Sollten wir mehrere Hundert Milliarden Euro in die Hand nehmen, um die Klimaschutzziele zu erreichen? Ganz ehrlich: Warum nicht? Im Vergleich zu anderen Ländern, kommen wir dadurch immer noch glimpflich davon. Während die Felder afrikanischer Kleinbauern vertrocknen, müssen Inselbewohner, zum Beispiel auf den Malediven, längst Angst davor haben, dass ihre Heimat irgendwann einfach untergeht. Auch die Tierwelt leidet. In Sibirien machte zuletzt ein Eisbär Schlagzeilen, weil er ausgehungert in einer Großstadt, fern ab seines Jagdgebietes nach Nahrung suchte. Doch auch vor unserer eigenen Haustüre spielt sich der Klimawandel ab. Doch wir ziehen unsere Scheuklappen auf, wenn wir morgens auf dem Weg zur Arbeit an vertrockneten Bäumen vorbei fahren. Es ist der heißeste Juni, den es je gab und wir drehen die Klimaanlage einfach weiter auf. Wir jammern, dass einem draußen sofort der Schweiß auf der Stirn steht. Wenn wir dann aber im Dezember auf die Kanaren fliegen, um endlich mal wieder Sonne zu tanken, dann ist schwitzen okay. Lasst uns doch alle endlich umdenken – weniger fliegen, weniger Auto fahren, weniger Nahrungsmittel vom anderen Ende der Welt kaufen. Meinetwegen auch die belohnen, die mehr CO2 sparen, als andere. Auch wenn es nicht ums Geld gehen sollte, sondern um die Verantwortung vor unserem Planeten. Wenn wir nicht endlich handeln, werden uns unsere Enkel und Urenkel in 10, 20, 30 oder 50 Jahren fragen, warum wir damals nicht mehr getan haben.

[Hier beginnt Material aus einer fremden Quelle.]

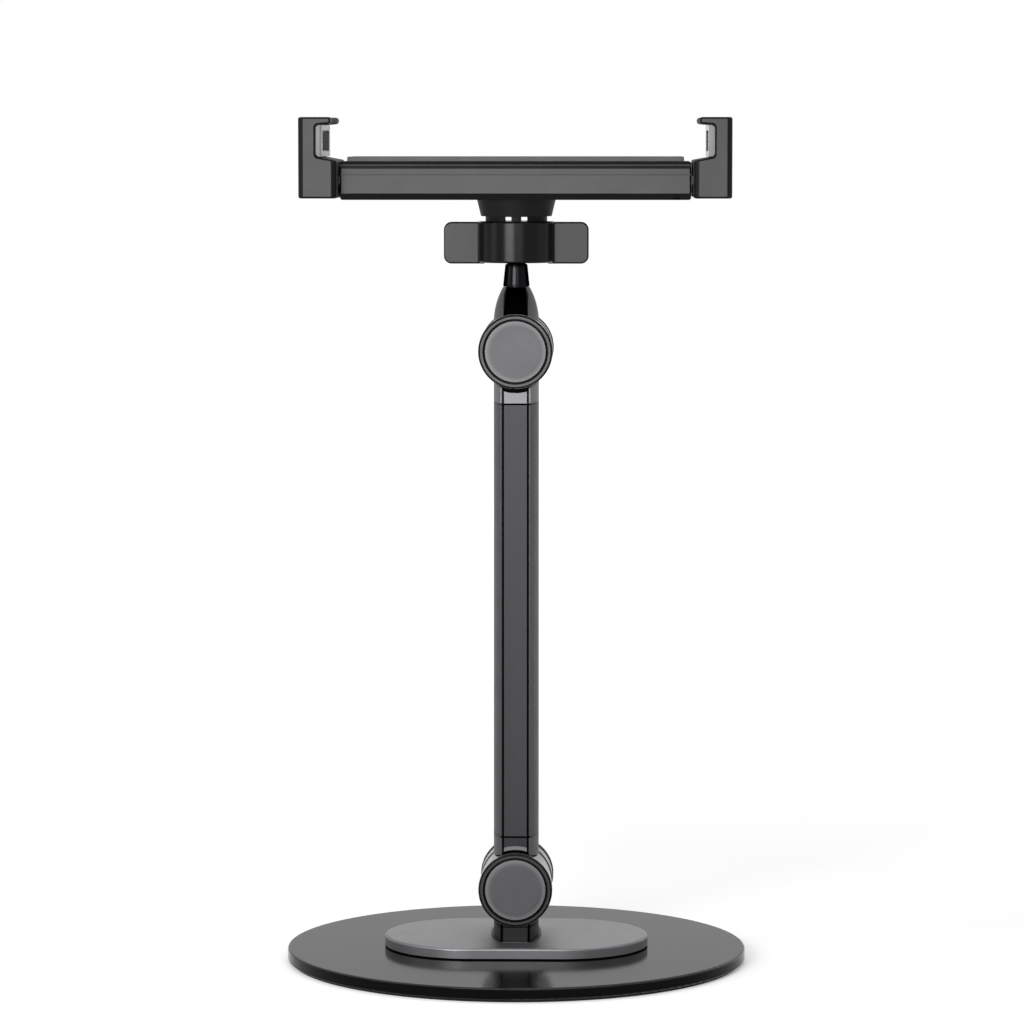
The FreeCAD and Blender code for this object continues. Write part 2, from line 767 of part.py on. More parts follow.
def spring_washers(label, z):
    """A pair of disc springs, dished towards each other, that keep the knuckle's drag steady."""
    height = d.disc_spring_thickness + d.disc_spring_rise
    bore = d.bolt_radius + d.hole_clearance
    rings = []
    for n, (seat, turn) in enumerate(((bolt_seat, TO_REAR), (bolt_seat + height * 2, TO_FRONT)), 1):
        plate = doc.addObject("Part::Cone", f"{label}_dish_{n}")
        bind(plate, "Radius1", d.disc_spring_radius)
        bind(plate, "Radius2", bore + d.disc_spring_thickness)
        bind(plate, "Height", height)
        scoop = doc.addObject("Part::Cone", f"{label}_scoop_{n}")
        bind(scoop, "Radius1", d.disc_spring_radius - d.disc_spring_thickness)
        bind(scoop, "Radius2", bore)
        bind(scoop, "Height", d.disc_spring_rise)
        hole = doc.addObject("Part::Cylinder", f"{label}_hole_{n}")
        bind(hole, "Radius", bore)
        bind(hole, "Height", height)
        void = doc.addObject("Part::Fuse", f"{label}_void_{n}")
        void.Base = scoop
        void.Tool = hole
        ring = doc.addObject("Part::Cut", f"{label}_{n}")
        ring.Base = plate
        ring.Tool = void
        rings.append(place(ring, 0, seat, 0, turn))
    group = doc.addObject("Part::Compound", label)
    group.Label = label
    group.Links = rings
    return place(group, z=z)


def bezel(label, z, turn):
    """Ring that closes the barrel's end, with a pocket for the cap."""
    body = new_body(label, z=z, turn=turn)
    floor = d.barrel_half + d.bezel_floor
    inner = d.cap_radius + d.cap_groove
    rim = d.bezel_radius - d.bezel_edge
    revolve(body, "ring", "XY_Plane", [
        (d.counterbore_radius, -d.barrel_half), (d.counterbore_radius, -floor),
        (inner, -floor), (inner, -bezel_face), (rim, -bezel_face, -d.bezel_edge),
        (d.bezel_radius, d.bezel_edge - bezel_face), (d.bezel_radius, -d.barrel_half),
    ])
    return body


def cap(label, z, turn):
    """Cover disc in the bezel, with a bevelled rim."""
    body = new_body(label, z=z, turn=turn)
    floor = d.barrel_half + d.bezel_floor
    face = bezel_face
    rim = face - d.cap_bevel
    revolve(body, "disc", "XY_Plane", [
        (0, -floor), (0, -face), (d.cap_land, -face), (d.cap_radius, -rim), (d.cap_radius, -floor),
    ])
    return body


def knuckle(level, z):
    """The pivot's hardware and the two closed ends of one knuckle."""
    return [
        pivot_bolt(f"{level}_pivot_bolt", z),
        lock_nut(f"{level}_lock_nut", z),
        spring_washers(f"{level}_spring_washers", z),
        friction_washers(f"{level}_friction_washers", z),
        bezel(f"{level}_front_bezel", z, UPRIGHT),
        bezel(f"{level}_rear_bezel", z, ABOUT_Z),
        cap(f"{level}_front_cap", z, UPRIGHT),
        cap(f"{level}_rear_cap", z, ABOUT_Z),
    ]


# Mast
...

Bleibt nur die Hoffnung, dass wir dann schon tot sind. Denn wir werden keine zufriedenstellenden Antworten haben.

 

David Rischke

Die Idee von Ralph Brinkhaus ist längst überfällig. Erst der Druck durch die „Fridays for Future“-Bewegung hat die Politik – hoffentlich – aus ihrer Verzögerungshaltung gerissen. Deutschland ist längst zum Sorgenkind im internationalen Kampf gegen den Klimawandel geworden. Drastische Situationen erfordern drastische Maßnahmen. Nur: Der Durchschnittsbürger darf unter gar keinen Umständen weiter belastet werden. Es darf kein weiteres Auseinanderdriften zwischen Arm und Reich mehr geben. Starke Schultern müssen mehr tragen. Außerdem muss endlich Schluss sein mit dem Hofieren der Autolobby. Schmutzige Diesel müssen runter von unseren Straßen. Sofort. Schummelkonzerne wie VW und Audi müssen für ihre Verbrechen zahlen. Umweltverschmutzer, wie die Betreiber von Kohlekraftwerken, müssen zahlen. Und viele weitere Sünder mehr. Allein bei den genannten dürfte Ralph Brinkhaus fündig werden, wenn er Geld einsammeln will. Das wird nicht reichen, aber er wird sich mehr einfallen lassen müssen. Denn: Es gibt keine Alternative. Wollen wir den Planet lebenswert erhalten oder unser aller Wohlbefinden weiter der unendlichen Habgier einiger weniger Profiteure opfern?

 

Michael Otto

Es klingt nach einem bizarren Wettstreit: Wer bietet mehr Milliarden für den Klimaschutz? Ob es Angst angesichts des grünen Umfrage-Höhenflugs ist, oder ob in Ralph Brinkhaus die Erkenntnis gereift ist, dass sich unglaubwürdig macht, wer die selbst gesteckten Ziele meilenweit verfehlt, ist nebensächlich. Möglicherweise ist es ohnehin beides. Entscheidend ist, dass der Klimawandel nicht durch Geld aufgehalten wird, sondern – wenn überhaupt – durch eine radikale Umstellung unserer Lebensweise. Die Politik sollte hier Klartext reden und nicht die Illusion nähren, man könne mit Verschiebungen im Staatshaushalt ein globales Problem lösen. Ob bei der nächsten Bundestagswahl die Union oder die Grünen ein paar Prozentpunkte vorne liegen, ist angesichts der Probleme, die zu lösen sind, ohnehin völlig irrelevant.